For fleets considering battery trucks, “the first consideration is the availability and cost of power, and then the timing of when your utility can accommodate your request,” Daugherty said. Based on discussions with utilities, it can take up to 18 months to get the 3 megawatts or more additional power needed to operate heavy-duty chargers at a truck depot, he said. “It’s quite a dance.”
“You don’t want to have a bunch of trucks show up, think you’re gonna get power installed right away but then find out it’s 18 months away,” Daugherty said. “That would be a mess. I think we’re going to have a lot of messes like that.”
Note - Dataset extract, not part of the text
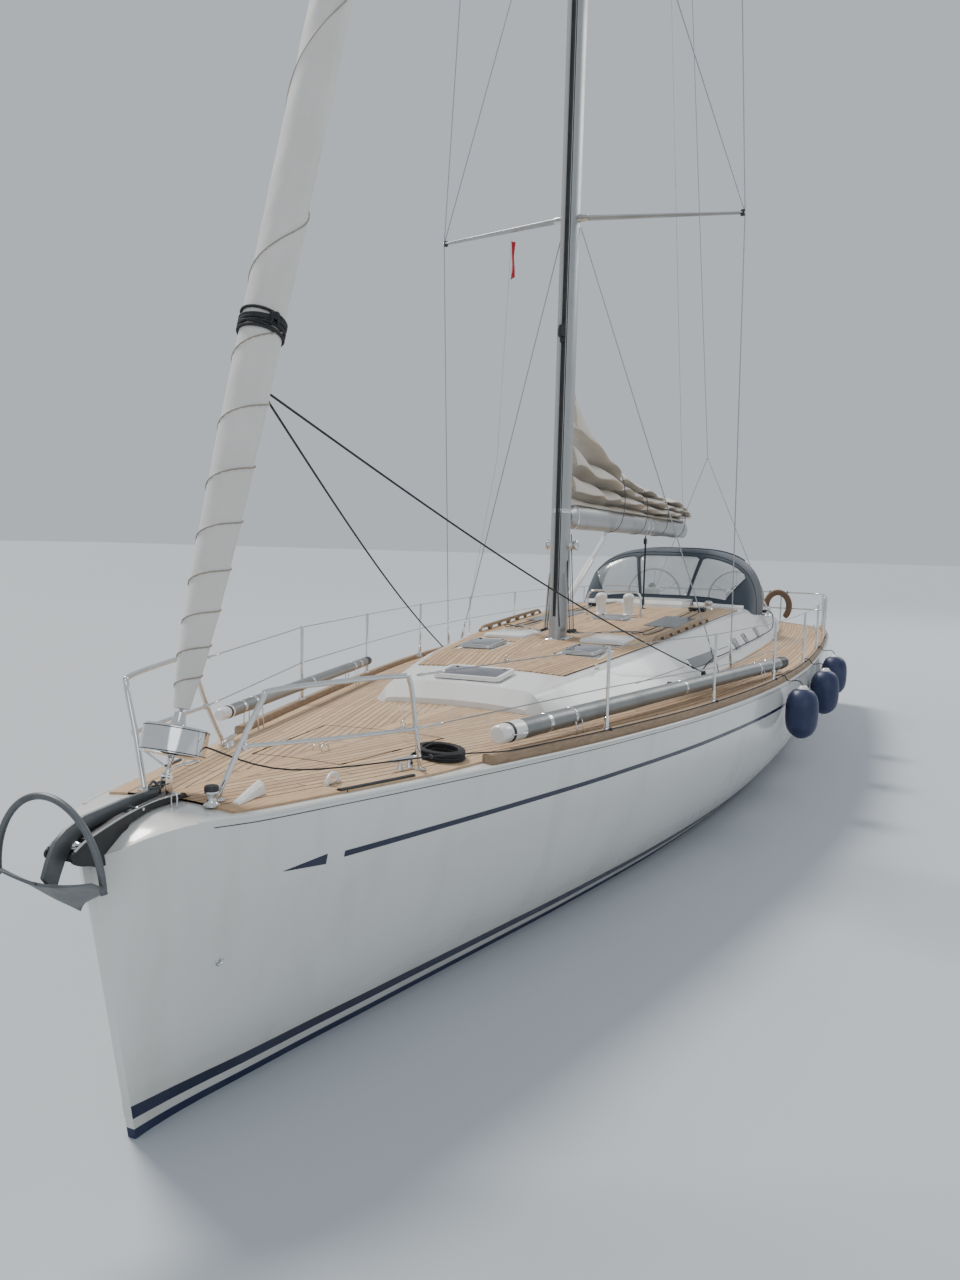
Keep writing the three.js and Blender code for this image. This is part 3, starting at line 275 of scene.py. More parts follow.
hull_gelcoat = gelcoat_finish("hull_gelcoat", (0.74, 0.745, 0.72), (0.52, 0.51, 0.46), waterline=True)
deck_gelcoat = gelcoat_finish("deck_gelcoat", (0.83, 0.83, 0.81), (0.62, 0.61, 0.57))
vent_white = gelcoat_finish("vent_white", (0.86, 0.86, 0.83), (0.66, 0.65, 0.6))


def paint_finish(name, fresh, worn, roughness, wear_scale, bump):
    finish = Finish(name)
    wear = finish.speckle(wear_scale, 5).above(0.52, 0.35)
    finish.put(Base_Color=finish.colours(wear, fresh, worn), Roughness=roughness + wear * 0.12)
    return finish.relief(finish.speckle(wear_scale * 14, 3), bump)


navy_paint = paint_finish("navy_paint", (0.012, 0.017, 0.045), (0.022, 0.028, 0.062), 0.2, 3, 0.0003)
antifouling = paint_finish("antifouling", (0.012, 0.022, 0.065), (0.03, 0.042, 0.085), 0.75, 4, 0.0012)
keel_coat = paint_finish("keel_coat", (0.015, 0.022, 0.05), (0.04, 0.045, 0.06), 0.65, 5, 0.002)
black_plastic = paint_finish("black_plastic", (0.012, 0.012, 0.013), (0.03, 0.03, 0.032), 0.38, 9, 0.0004)
print("gelcoat and paint ready")

# %% [markdown]
# ## Teak
# The laid deck's seams follow a number that each vertex keeps: its distance in from the deck's
# edge. White noise on the plank's own number gives each board its tone.

# %% Teak, laid and solid
PLANK = 0.048
CAULK = 0.007


def laid_teak(name):
    """Bare planks with black caulking. Each vertex keeps its distance in from the sprung edge."""
    finish = Finish(name)
    inward = finish.kept("inward") / PLANK
    plank = inward.whole()
    tone = finish.chance(plank)
    run = finish.along("X") / 2.3 + tone * 7
    board = finish.chance(plank * 17.3 + run.whole())
    seam = ((inward.part() - 0.5).size() * 2).above(1 - CAULK / PLANK, 0.02)
    butt = ((run.part() - 0.5).size() * 2).above(1 - CAULK / 2.3, 0.002)
    caulk = seam.most(butt)
    grain = finish.speckle(38, 6, (0.16, 1.6, 1.6), 0.65)
    wash = finish.speckle(0.8, 4)
    pale = finish.colours(board, (0.45, 0.275, 0.145), (0.62, 0.42, 0.24))
    greyed = finish.colours(wash.above(0.5, 0.5) * 0.35, pale, (0.5, 0.4, 0.29))
    wood = finish.colours(grain.above(0.55, 0.28) * 0.5, greyed, (0.3, 0.185, 0.095))
    finish.put(
        Base_Color=finish.colours(caulk, wood, (0.01, 0.009, 0.009)),
        Roughness=0.72 - caulk * 0.3 - wash * 0.08,
    )
    return finish.relief(grain * 0.35 + (1 - caulk), 0.0012, 0.8)


deck_planks_finish = laid_teak("deck_planks")


def solid_teak(name, light, dark):
    finish = Finish(name)
    grain = finish.speckle(30, 6, (0.14, 1.5, 1.5), 0.65)
    wash = finish.speckle(1.4, 4)
    tone = (grain.above(0.52, 0.4) * 0.7 + wash * 0.4).least(1)
    finish.put(Base_Color=finish.colours(tone, light, dark), Roughness=0.62 + wash * 0.2)
    return finish.relief(grain, 0.0008, 0.7)


rail_teak = solid_teak("rail_teak", (0.38, 0.27, 0.175), (0.23, 0.16, 0.1))
print("teak ready")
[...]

Musk also claimed Tesla might be shipping as many as 50,000 electric Semis to North American customers in 2024, a volume that would make the brand one of the region’s top suppliers within little more than a year of its first shipments. Only truck builders Freightliner and Paccar currently ship more big trucks in North America. But given the weight and charging challenges and unknown real-world performance of battery trucks, that may not be realistic.
Meanwhile, trucking fleets will be gauging every aspect of using them: power costs; driver satisfaction; safety records; maintenance records; range; and charge times, said Kedzie.
“We’ll start analyzing the data to see if our numbers line up with the numbers Tesla or any other manufacturer is putting out there,” he said. “This is a very savvy industry and they will come up with those numbers—and not be afraid to speak up either as to what the results are.”